David Winton Bell Gallery

Past Exhibitions





September 3, 2011 - November 8, 2011

It has been said that the past is a foreign country—but it is the future that remains undiscovered. Despite the obvious truth that no one has been to the future, that no one has even seen a photograph of it, the last two centuries have witnessed the rise of a body of visual codes and tropes that are commonly seen and understood as “futuristic.” These “progressive” or “modern” attributes are derived from an entirely imaginary landscape, indicative of a destination that is impossible to visit; yet nearly everyone can recognize the place where no one has been.

Building Expectation: Past and Present Visions of the Architectural Future offers a glimpse into this undiscovered country, presenting a collection of historic and ongoing visions of the future from the nineteenth century until the present day. The exhibition’s content has been drawn from a number of university libraries and private collections, as well as the Swiss state-supported museum of utopia known as the Maison d’Ailleurs (House of Elsewhere). Many of these objects have never before been exhibited in the United States. 

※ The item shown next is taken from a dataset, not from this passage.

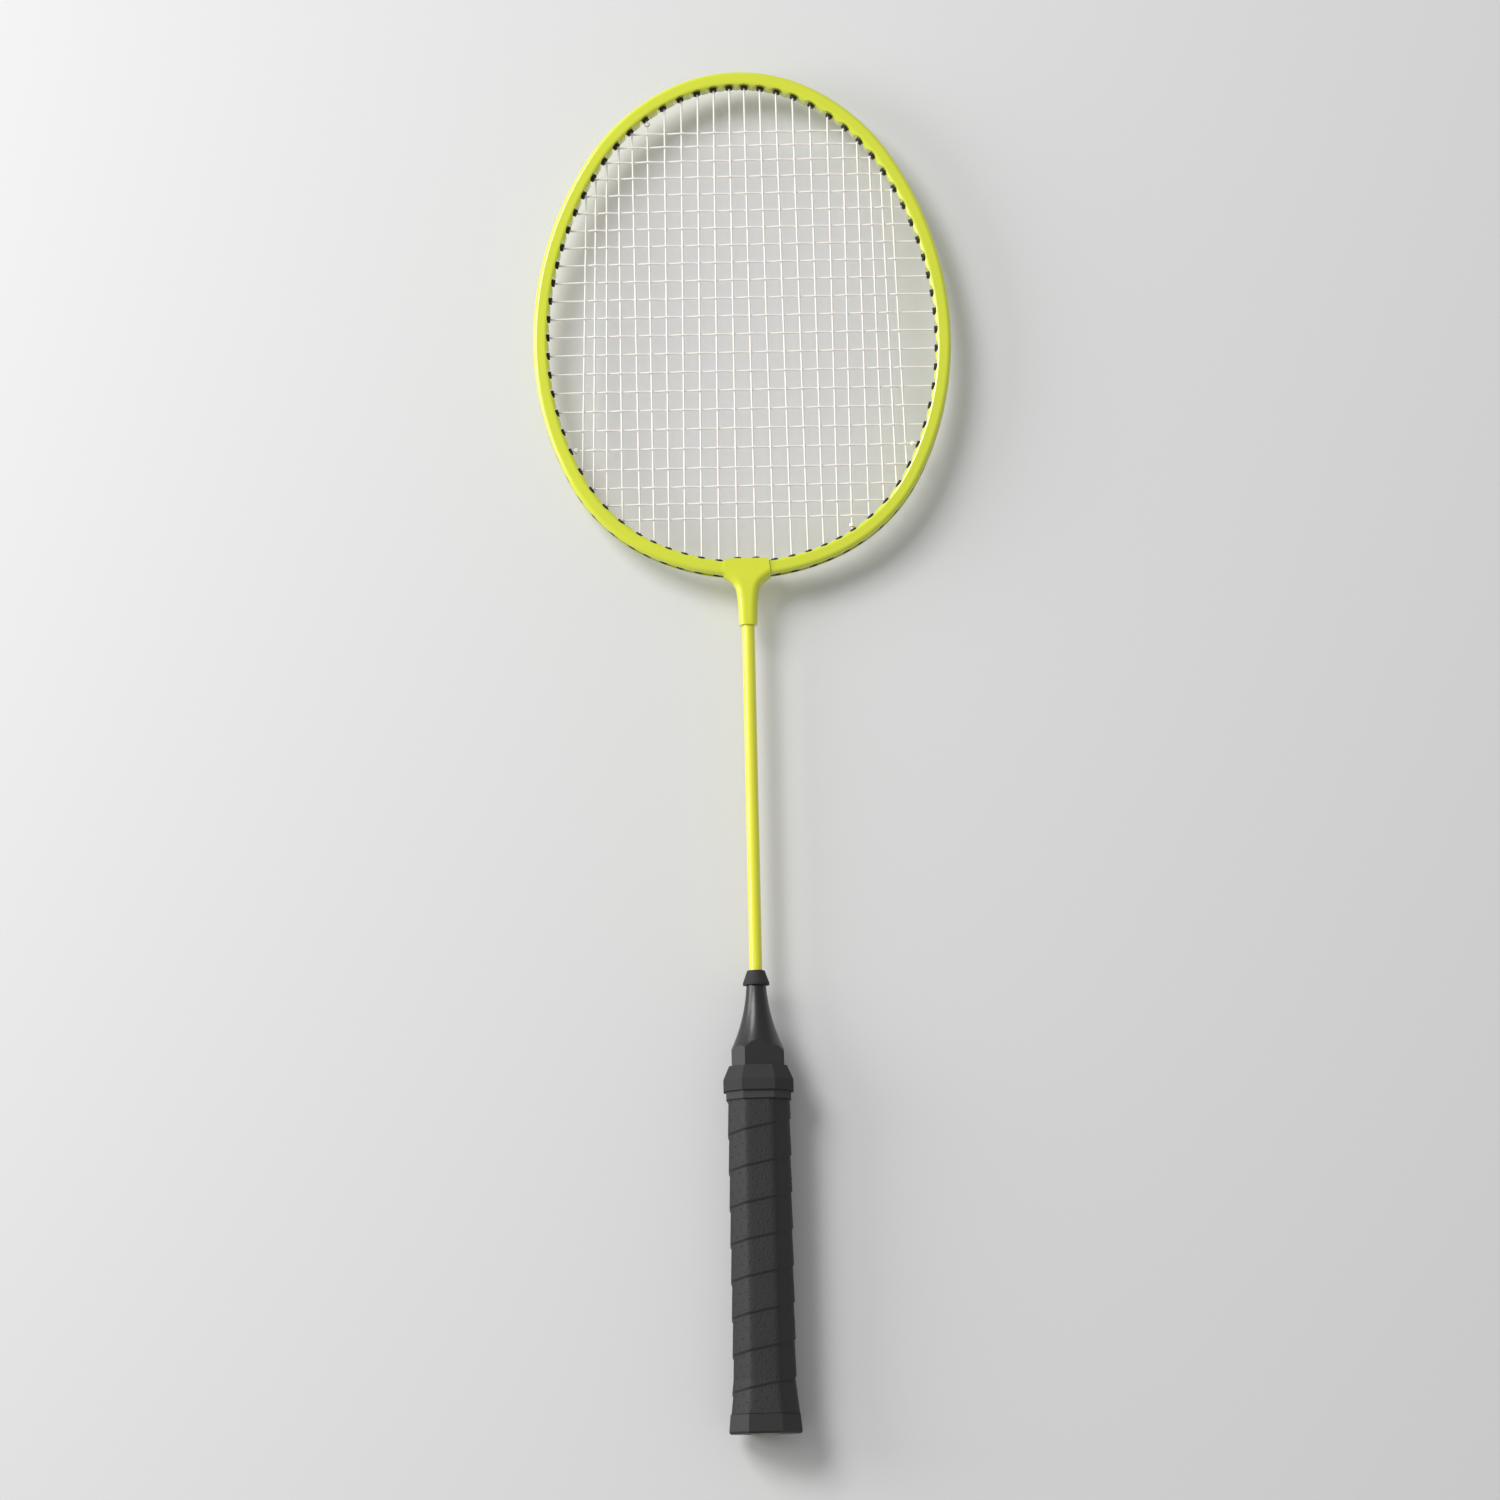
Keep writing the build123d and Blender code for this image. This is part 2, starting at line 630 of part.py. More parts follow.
with BuildPart() as handle_core:
    octagon_run(handle_length, flare_top, 0.0)
    octagon_run(flare_top, cap_thickness + fit_gap, 0.0, flare_slope)
    with Locations(across_handle(handle_length, toward_head=False).location):
        Cylinder(cone_spigot_diameter / 2 + fit_gap, cone_spigot_length + fit_gap, align=from_base,
                 mode=Mode.SUBTRACT)
        Cylinder(shaft_hole_radius, shaft_in_wood + fit_gap, align=from_base, mode=Mode.SUBTRACT)
    with Locations(Plane(origin=(0, pin_height, 0), z_dir=(1, 0, 0)).location):
        Cylinder(pin_diameter / 2 + shaft_slip, 2 * handle_width, mode=Mode.SUBTRACT)
    nail_places = [across_handle(0.0).location * Pos(side * nail_spread, 0, 0) for side in sides]
    with Locations(*nail_places):
        Cylinder(nail_diameter / 2 + shaft_slip, disc_thickness + nail_length + fit_gap, align=from_base,
                 mode=Mode.SUBTRACT)
handle_core.part.label = "handle_core"
export_step(handle_core.part, "parts/handle_core.step")

with BuildPart() as handle_pin:
    with Locations(Plane(origin=(0, pin_height, 0), z_dir=(1, 0, 0)).location):
        Cylinder(pin_diameter / 2, handle_width - 2 * fit_gap)
handle_pin.part.label = "handle_pin"
export_step(handle_pin.part, "parts/handle_pin.step")

# cone: the handle's octagon running out into a round nose, like a sharpened pencil
cone_top = handle_length + cone_length
nose_radius = shaft_hole_radius + cone_nose_wall
corner_radius = math.hypot(handle_width / 2, handle_depth / 2)
with BuildPart() as handle_cone:
    with BuildSketch(across_handle(handle_length + fit_gap)):
        octagon(0.0)
    extrude(amount=cone_length - fit_gap)
    with BuildSketch(Plane.XY):
        with BuildLine():
            Line((0, handle_length), (corner_radius, handle_length))
            Line((corner_radius, handle_length), (corner_radius, handle_length + cone_band))
            TangentArc((corner_radius, handle_length + cone_band), (nose_radius, cone_top),
                       tangent=(-cone_lean, 1))
            Line((nose_radius, cone_top), (0, cone_top))
            Line((0, cone_top), (0, handle_length))
        make_face()
    revolve(axis=Axis.Y, revolution_arc=360, mode=Mode.INTERSECT)
    with Locations(across_handle(handle_length + 2 * fit_gap, toward_head=False).location):
        Cylinder(cone_spigot_diameter / 2, cone_spigot_length + fit_gap, align=from_base)
    with Locations(across_handle(handle_length - cone_spigot_length - fit_gap).location):
        Cylinder(shaft_hole_radius, cone_spigot_length + 2 * cone_length, align=from_base,
                 mode=Mode.SUBTRACT)
handle_cone.part.label = "handle_cone"
export_step(handle_cone.part, "parts/handle_cone.step")

# soft ferrule closing the joint between the cone's nose and the shaft
ferrule_radius = nose_radius + ferrule_flange
ferrule_base = cone_top + fit_gap
ferrule_top = cone_top + ferrule_length
with BuildPart() as shaft_ferrule:
    with BuildSketch(Plane.XY):
        with BuildLine():
            Polyline((shaft_hole_radius, ferrule_base), (ferrule_radius, ferrule_base),
                     (ferrule_radius, cone_top + ferrule_wall),
                     (shaft_hole_radius + ferrule_wall, ferrule_top),
                     (shaft_hole_radius, ferrule_top), close=True)
        make_face()
    revolve(axis=Axis.Y, revolution_arc=360)
shaft_ferrule.part.label = "shaft_ferrule"
export_step(shaft_ferrule.part, "parts/shaft_ferrule.step")

# ---------------------------------------------------------------- grip
underlay_outer = fit_gap + underlay_thickness
wrap_inner = underlay_outer + fit_gap
wrap_outer = wrap_inner + wrap_thickness
with BuildPart() as grip_underlay:
    octagon_run(grip_top, flare_top, underlay_outer)
    octagon_run(flare_top, grip_start + fit_gap, underlay_outer, flare_slope)
    octagon_run(grip_top, flare_top, fit_gap, mode=Mode.SUBTRACT)
    octagon_run(flare_top, grip_start, fit_gap, flare_slope, mode=Mode.SUBTRACT)
grip_underlay.part.label = "grip_underlay"
export_step(grip_underlay.part, "parts/grip_underlay.step")

with BuildPart() as grip_wrap:
    for number in range(wrap_turns):
        bottom = grip_start + wrap_pitch * number
        top = bottom + wrap_pitch
        start = max(bottom, grip_start + fit_gap)
        slope = (growth(bottom) - growth(top) + wrap_step) / wrap_pitch
        octagon_run(top, start, wrap_outer + growth(top) - wrap_step, slope)
    octagon_run(grip_top, flare_top, wrap_inner, mode=Mode.SUBTRACT)
    octagon_run(flare_top, grip_start, wrap_inner, flare_slope, mode=Mode.SUBTRACT)
grip_wrap.part.label = "grip_wrap"
export_step(grip_wrap.part, "parts/grip_wrap.step")

tape_inner = wrap_outer + fit_gap
tape_outer = tape_inner + tape_thickness
with BuildPart() as grip_tape:
    octagon_run(grip_top, grip_top - tape_length, tape_outer)
    octagon_run(grip_top, grip_top - tape_length, tape_inner, mode=Mode.SUBTRACT)
grip_tape.part.label = "grip_tape"
export_step(grip_tape.part, "parts/grip_tape.step")

collar_inner = tape_outer + fit_gap
collar_outer = collar_inner + collar_thickness
collar_top = grip_top + collar_overhang
collar_bottom = collar_top - collar_length
shoulder = grip_top + collar_thickness
collar_fall = (collar_outer - collar_thickness - fit_gap) / (collar_top - shoulder)
with BuildPart() as grip_collar:
    octagon_run(shoulder, collar_bottom, collar_outer)
    octagon_run(collar_top, shoulder, collar_thickness + fit_gap, collar_fall)
    octagon_run(grip_top + fit_gap, collar_bottom, collar_inner, mode=Mode.SUBTRACT)
    octagon_run(collar_top, collar_bottom, fit_gap, mode=Mode.SUBTRACT)
grip_collar.part.label = "grip_collar"
export_step(grip_collar.part, "parts/grip_collar.step")

# ---------------------------------------------------------------- butt end
cap_outer = wrap_outer + growth(grip_start)
with BuildPart() as butt_cap:
    octagon_run(grip_start, 0.0, cap_outer, flare_slope)
    fillet(butt_cap.edges().group_by(Axis.Y)[0], cap_edge_round)
    octagon_run(grip_start, cap_thickness, fit_gap + growth(grip_start), flare_slope,
                mode=Mode.SUBTRACT)
    with Locations(across_handle(0.0).location):
        Cylinder(disc_diameter / 2 + fit_gap, disc_thickness + fit_gap, align=from_base,
                 mode=Mode.SUBTRACT)
    with Locations(*nail_places):
        Cylinder(nail_diameter / 2 + shaft_slip, 2 * cap_thickness, align=from_base, mode=Mode.SUBTRACT)
        Cylinder(nail_head_diameter / 2 + fit_gap, nail_head_height + fit_gap, align=from_base,
                 mode=Mode.SUBTRACT)
butt_cap.part.label = "butt_cap"
export_step(butt_cap.part, "parts/butt_cap.step")

with BuildPart() as butt_disc:
    with Locations(across_handle(0.0).location):
        Cylinder(disc_diameter / 2, disc_thickness, align=from_base)
    fillet(butt_disc.edges().group_by(Axis.Y)[0], disc_edge_round)
butt_disc.part.label = "butt_disc"
export_step(butt_disc.part, "parts/butt_disc.step")

with BuildPart() as cap_nails:
    with Locations(*nail_places):
        Cylinder(nail_head_diameter / 2, nail_head_height, align=from_base)
        Cylinder(nail_diameter / 2, nail_length, align=from_base)
cap_nails.part.label = "cap_nails"
export_step(cap_nails.part, "parts/cap_nails.step")
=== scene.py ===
# %% [markdown]
# # A badminton racket, finished in Blender
# The racket's hard parts come from CAD: a grooved oval tube, its nylon grommets, the moulded
# throat, a thin shaft and the handle. This lesson gives them their finishes, weaves the two
# strings over and under each other, and wraps the grip in a spiral. Everything is in metres, with
# the butt end on Y = 0, the head towards +Y and the string plane flat on Z = 0.

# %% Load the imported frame
import math

import bmesh
import bpy
import numpy as np
from mathutils import Matrix, Vector


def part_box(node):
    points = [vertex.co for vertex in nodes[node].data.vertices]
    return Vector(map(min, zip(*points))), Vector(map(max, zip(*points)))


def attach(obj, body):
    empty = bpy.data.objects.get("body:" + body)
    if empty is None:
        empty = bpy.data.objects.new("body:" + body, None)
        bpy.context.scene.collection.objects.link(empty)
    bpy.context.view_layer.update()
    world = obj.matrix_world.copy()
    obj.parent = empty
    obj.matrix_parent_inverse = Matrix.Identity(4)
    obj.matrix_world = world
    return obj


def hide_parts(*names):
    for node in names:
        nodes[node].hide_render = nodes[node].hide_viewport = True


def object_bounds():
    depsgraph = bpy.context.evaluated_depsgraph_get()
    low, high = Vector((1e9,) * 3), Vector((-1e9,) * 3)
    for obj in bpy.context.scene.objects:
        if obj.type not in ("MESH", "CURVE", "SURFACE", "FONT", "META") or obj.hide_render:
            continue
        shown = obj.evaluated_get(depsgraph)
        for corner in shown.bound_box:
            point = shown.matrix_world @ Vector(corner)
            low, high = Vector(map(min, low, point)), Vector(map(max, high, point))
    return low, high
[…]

The “world of tomorrow” has usually been imagined first and foremost as a place—the new Promised Land, the millennial landscape.  And architecture, cast since the Enlightenment as the calling card for cultural and technological “periods” in the “grand narrative” of human development and progress, is one of the future’s most revealing and recognizable features. The exhibition’s collection of past architectural visions has been divided into three categories, each highlighting a different motive or guiding principle in the crafting of future worlds. First are imaginary places designed to articulate and support political reform schemes, such as Robert Owen’s early-Victorian industrial paradise of New Harmony, brought to life in highly detailed drawings he published to advocate a new world order framed by garden-filled Gothic factories-for-living. The second group of futuristic visions consists of exotic locales crafted to make money on the open market by functioning as amusing and/or inspiring distractions, such as early-twentieth century pulp magazines or utopian romance novels.  The final category of past visions is made up of futuristic cityscapes constructed to lend the prestige and promise of “the future” to personalities, products, and corporations by cleverly (and often beautifully) drawn lines of association, such as Syd Mead’s 1969 “Portfolio of Probabilities” commissioned by United States Steel. Considered together, the different “futuristic” codes created and deployed in these different categories of vision are revealed not as truly “forward-looking” glimpses of “modernity,” but rather as artifacts of the past that have been aesthetically formed and have acquired meaning in historical processes of their own.

The final portion of the exhibition is dedicated to contemporary visions of the future, chosen or commissioned for their makers’ ability to continue the critical conversation about the “world of tomorrow.” A number of the participants offer futuristic design paradigms that openly defy some of the most persistent dogmas of progressive Modernism, while others take the conceptual processes of technological evolution to their furthest extremes. All of them call into question those aspects of “the future” that have been, and often still are, taken for granted. Artists such as Pippi Zornoza, Jane Masters, and Brian Knep, all based in New England, have created large installations that are architectural in their scope as well as their content.  Others such as Swiss artist Christian Waldvogel and the urban design firm DPZ are showing works resulting from years of study and refinement in sites around the world.

Spanning the gap between past visions and contemporary concepts of the future is a new drawing by illustrator Katherine Roy. It depicts the wonderful but deeply troubled city of “Industria,” a radiant urban landscape described in the largely forgotten 1884 novel Ignis by Comte Didier de Chousy. A fevered, delirious paradise, it is the stage for a satirical tragic comedy of utopian proportions, and Roy’s illustration speaks on multiple levels to the past and ongoing cultural processes that may be said to “build expectation.”